Franchissons ce pas : ces initiatives originales, donc, visent à montrer une science chaude. Une science qui se construit plutôt qu'elle ne dicte des réponses. Une science qui baigne dans le doute plutôt que dans la certitude. Une science qui est contingente et non pas transcendante. Donner cette image de la science aux élèves, dès le plus jeune âge (quand, dit-on, leurs capacités d'interrogation et d'émerveillement sont les plus grandes), pourrait ramener les jeunes vers la science. Mettre fin à la désaffection des études scientifiques. Et éveiller de nouvelles vocations.
Ce n'est pas moi qui le dit mais deux chercheurs en sciences de l'éducation de l'université d'Oslo. En plus de certains critères déterminants (comme la gratification des carrières de scientifique ou le statut social des chercheurs), l'attractivité de la matière scientifique est cruciale. Or elle pourrait être améliorée par un enseignement renouvelé des sciences à l'école :
Les jeunes sont très intéressés par la science et la technologie, mais pas tellement par la science et technologie qu'ils rencontrent à travers leur cursus scolaire. Celui-ci se fonde traditionnellement sur la science "bien établie" — la science qui ne peut être mise en cause, et que les épistémologues appellent en anglais le textbook science. Le contraste est grand avec la "science réelle", dans laquelle les chercheurs sont engagés aujourd'hui, à savoir celle qui provoque de vifs débats, de nouvelles expérimentations, des tentatives d'hypothèses, des conjonctures… Il s'agit là des frontières de la recherche, où de nouveaux territoires de la connaissance se construisent, grâce à des d'êtres humains bien réels. C'est souvent cette sorte de science qui est relatée (avec néanmoins de nombreux malentendus) par les médias. Beaucoup de jeunes aiment ces sujets, alors qu'ils peuvent détester la science présentée à l'école.
Le passage de la théorie à la pratique n'est pas simple et nombreux sont les colloques, séminaires, groupes de recherche qui se penchent ou se sont penchés sur le sujet. Mais on pourra aussi se souvenir d'un billet précédent sur les manuels scolaires où il était suggéré que, loin de brûler les manuels tels qu'ils sont aujourd'hui, il faudrait les re-contextualiser pour ne plus se cacher derrière une neutralité de façade. Par exemple, au lieu de présenter Toumaï comme le plus vieil hominidé, pourquoi ne pas rendre compte de la controverse scientifique qui hésite à en faire plutôt l'ancêtre des grands singes ? Les chercheurs d'Oslo proposent autre chose :
un cursus de science devrait comprendre des débats sur l'astrologie, l'homéopathie, la divination, etc. Et même peut-être les relations entre la science et la religion. Mais traiter de ces sujets avec délicatesse, sans offenser ceux qui croient dans ces systèmes, n'est pas facile.

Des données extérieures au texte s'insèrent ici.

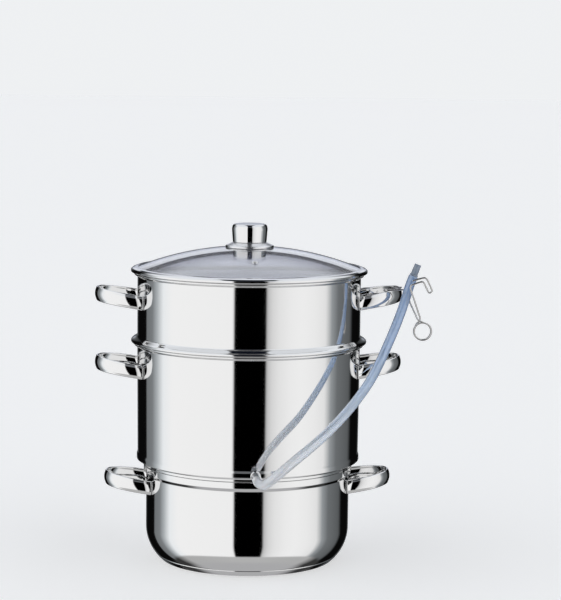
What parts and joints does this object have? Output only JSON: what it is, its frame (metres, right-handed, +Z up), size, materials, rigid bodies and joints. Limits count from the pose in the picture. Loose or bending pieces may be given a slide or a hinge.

Des petites actions, des grandes actions, tout compte si l'on veut montrer un autre visage de la science aux élèves…
Commentaires
Je suis tout à fait pour ce genre de choses, mais il me vient une question : se lancer dans des débats, ça demande de maîtriser le sujet, et donc d'avoir des bases "fondamentales". La meilleure solution, c'est d'introduire ces bases au fil du débat, mais la grande question est : le "système" est-il prêt à se remettre aussi fondamentalement en question?
Timothée > Ces chercheurs sont conscients de la difficulté :
Des débats sur l'astrologie ?! Je suis un peu inquiète devant cette culture du débat. De plus en plus, que ce soit à l'école ou dans les médias, on cherche de moins en moins à savoir, mais à débattre. Va t on débattre de l'existence de l'atome ?
De plus cette façon de faire me paraît dangereuse à un autre titre: beaucoup de gens sont persuadés qu'on ne sait en fait pas grand chose, que "tout est relatif", que les scientifiques ne sont finalement sûrs de rien et racontent beaucoup de bêtises. Est il bien nécessaire d'en remettre une couche ?
Je pense que les matières scientifiques sont effectivement difficiles parce qu'elles demandent un énorme prérequis. Par exemple les cursus scientifiques universitaires (ou en GE) demandent des heures et des heures de cours, TD, TP. C'est d'autant plus dur que les programmes de lycée ont été pas mal allégés. Ces études ne sont pas vraiment compatibles avec le fait que beaucoup d'étudiants travaillent. De plus on n'en voit pas trop l'intérêt: pourquoi se fatiguer alors que tout un chacun est amené à donner sa précieuse opinion lors des fameux débats, et que le monde de l'entreprise réclame avant tout des commerciaux et des consultants ?
On n'a même pas besoin de la moindre formation scientifique pour devenir Professeur des Ecoles...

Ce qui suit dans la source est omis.